The Minister of State for Petroleum, Dr. Ibe Kachikwu has made spirited efforts to get foreign exchange for the marketers from the international oil companies (IOCs) but the IOCs, it was learnt, no longer give dollar to the marketers at the official rate.
One of the marketers told THISDAY at the weekend that no marketer would enjoy any margin at exchange rate of above N285 per dollar.
The downstream sector has successfully exited the subsidy crisis and has moved into exchange rate crisis.
It is pertinent that government take the bull by the horns by removing the price cap on petrol to avoid dragging the country back and forth into avoidable crisis.
Since the country cannot sustain the official price of petrol without plunging into crisis when the price will hit N250, N300 and above, the government should remove the ceiling and allow the market forces to drive the price at sustainable level.
Diesel has since been deregulated and no crisis has been witnessed in the supply of the product.
In a reaction to the previous debates on the merits and demerits of deregulation, the PPPPRA had acknowledged the unquantifiable benefits of deregulation.

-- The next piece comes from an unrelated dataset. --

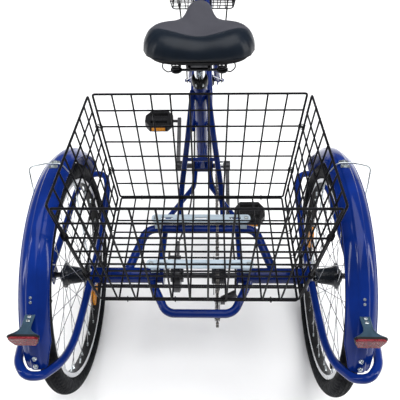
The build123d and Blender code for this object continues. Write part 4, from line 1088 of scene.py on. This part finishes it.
def tangent_points(first, second):
    """Where the straight run between two sprockets leaves one and meets the next."""
    (c1, r1, s1), (c2, r2, s2) = first, second
    c1, c2 = Vector(c1), Vector(c2)
    heading = math.atan2(c2.y - c1.y, c2.x - c1.x)
    angle = heading - math.pi / 2 + math.asin((s1 * r1 - s2 * r2) / (c2 - c1).length)
    out = Vector((math.cos(angle), math.sin(angle)))
    return c1 + out * (s1 * r1), c2 + out * (s2 * r2)


def chain_line():
    """Close points all the way round the chain."""
    runs = [tangent_points(SPROCKETS[i], SPROCKETS[(i + 1) % 4]) for i in range(4)]
    line = []
    for index, (centre, size, sense) in enumerate(SPROCKETS):
        centre = Vector(centre)
        start, end = runs[index - 1][1] - centre, runs[index][0] - centre
        first, last = math.atan2(start.y, start.x), math.atan2(end.y, end.x)
        wrap = (last - first) % (2 * math.pi) - (2 * math.pi if sense < 0 else 0)
        for step in range(61):
            turn = first + wrap * step / 60
            line.append(centre + Vector((math.cos(turn), math.sin(turn))) * size)
        line += [runs[index][0].lerp(runs[index][1], share / 40) for share in range(1, 40)]
    return line


def make_chain():
    """A roller chain of inner and outer links round the sprockets."""
    line = chain_line()
    lengths = [0.0]
    for here, after in zip(line, line[1:] + line[:1]):
        lengths.append(lengths[-1] + (after - here).length)
    links = 2 * round(lengths[-1] / CHAIN_PITCH / 2)
    pins, index = [], 0
    for link in range(links):
        reach = lengths[-1] * link / links
        while lengths[index + 1] < reach:
            index += 1
        share = (reach - lengths[index]) / (lengths[index + 1] - lengths[index])
        pins.append(line[index].lerp(line[(index + 1) % len(line)], share))
    shape = Shape()
    for link, pin in enumerate(pins):
        after = pins[(link + 1) % links]
        along = (after - pin).normalized()
        across = Vector((-along.y, along.x))
        offset = 3.1 if link % 2 else 2.1
        outline = []
        for end, way in ((pin, -1), (after, 1)):
            for degrees in (-72, -36, 0, 36, 72):
                turn = math.radians(degrees) * way
                outline.append(end + (along * math.cos(turn) * way + across * math.sin(turn)) * 4.1)
        waist = (pin + after) / 2
        outline.insert(5, waist + across * 2.7)
        outline.append(waist - across * 2.7)
        for side in (-1, 1):
            flat = placed((CHAIN_X + side * offset - 0.45, *point) for point in outline)
            prism(shape, flat, (0.0009, 0, 0))
        for half, radius, sides in ((2.0, 0.0038, 12), (4.1, 0.0017, 8)):
            turned(shape, place(CHAIN_X - half, pin.x, pin.y), (1, 0, 0),
                   [(0, radius), (half / 500, radius)], sides)
    piece("link_chain", shape, [CHAIN], "frame", ["chain"])


make_chain()


# ---- camera, light and floor ---------------------------------------------------------
def make_camera():
    """The camera above and behind the tricycle: yaw is to the right, pitch down, roll clockwise."""
    data = bpy.data.cameras.new("camera")
    data.sensor_width = 36
    data.lens = 44.51
    data.clip_start = 0.01
    made = linked("camera", data)
    yaw, pitch, roll = (math.radians(angle) for angle in (-2.05, 45.81, 1.45))
    turn = Matrix.Rotation(-yaw, 4, "Z") @ Matrix.Rotation(math.pi / 2 - pitch, 4, "X")
    made.matrix_world = Matrix.Translation(place(32, -776, 1388)) @ turn @ Matrix.Rotation(-roll, 4, "Z")
    bpy.context.scene.camera = made


def soft_light(name, spot, aim, size, power):
    """A rectangular area light that faces a point. Places and sizes are in metres."""
    data = bpy.data.lights.new(name, "AREA")
    data.shape = "RECTANGLE"
    data.size, data.size_y = size
    data.energy = power
    made = linked(name, data)
    made.location = spot
    made.rotation_euler = (Vector(aim) - Vector(spot)).to_track_quat("-Z", "Y").to_euler()


def make_stage():
    """A pale floor, a soft even sky and three large studio lights."""
    scene = bpy.context.scene
    scene.view_settings.view_transform = "Standard"
    scene.world = bpy.data.worlds.new("studio")
    scene.world.use_nodes = True
    background = scene.world.node_tree.nodes["Background"].inputs
    background["Color"].default_value = (0.93, 0.95, 1.0, 1)
    background["Strength"].default_value = 0.22
    floor = bpy.data.meshes.new("floor")
    floor.from_pydata([(-14, -14, 0), (14, -14, 0), (14, 14, 0), (-14, 14, 0)], [], [(0, 1, 2, 3)])
    pale = Skin("pale_floor", {"Roughness": 0.9, "IOR": 1.2})
    pale.tint(pale.noise(2, 3), (0.9, 0.9, 0.9), (0.94, 0.94, 0.94))
    floor.materials.append(pale.material)
    made = linked("floor", floor)
    made.location.z = -0.0005
    sky = bpy.data.lights.new("sky", "SUN")
    sky.energy = 3.0
    sky.angle = math.radians(70)
    made = linked("sky", sky)
    made.rotation_euler = (math.radians(-12), math.radians(8), 0)
    made.visible_glossy = False
    soft_light("overhead", (0.3, -0.4, 3.4), (0, 0, 0.3), (2.6, 2.6), 60)
    soft_light("left_strip", (-2.6, -0.9, 1.9), (0, -0.1, 0.4), (0.3, 2.4), 24)
    soft_light("right_strip", (2.6, -0.6, 1.7), (0, -0.1, 0.4), (0.3, 2.4), 24)


make_camera()
make_stage()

“Basically, the underlying principles behind deregulation and liberalisation are the same; removal of official restrictions and bottlenecks that discourage participation and investment, and the consequent opening up of the sector with the aim of engendering maximum competition. This applies in all cases so there is no fundamental difference based on sectors. Therefore, the feat achieved in the communication, aviation and broadcasting sectors of our economy can be replicated in the downstream sector if the policy is followed to its logical conclusion,” the agency had noted.
Already some marketers are clamouring to sell at N151 per litre, but interestingly, some retailers are selling below N145 per litre.
So, deregulation will engender competiveness in pricing and investment and end the perennial crisis, which leads to the price rising beyond sustainable levels.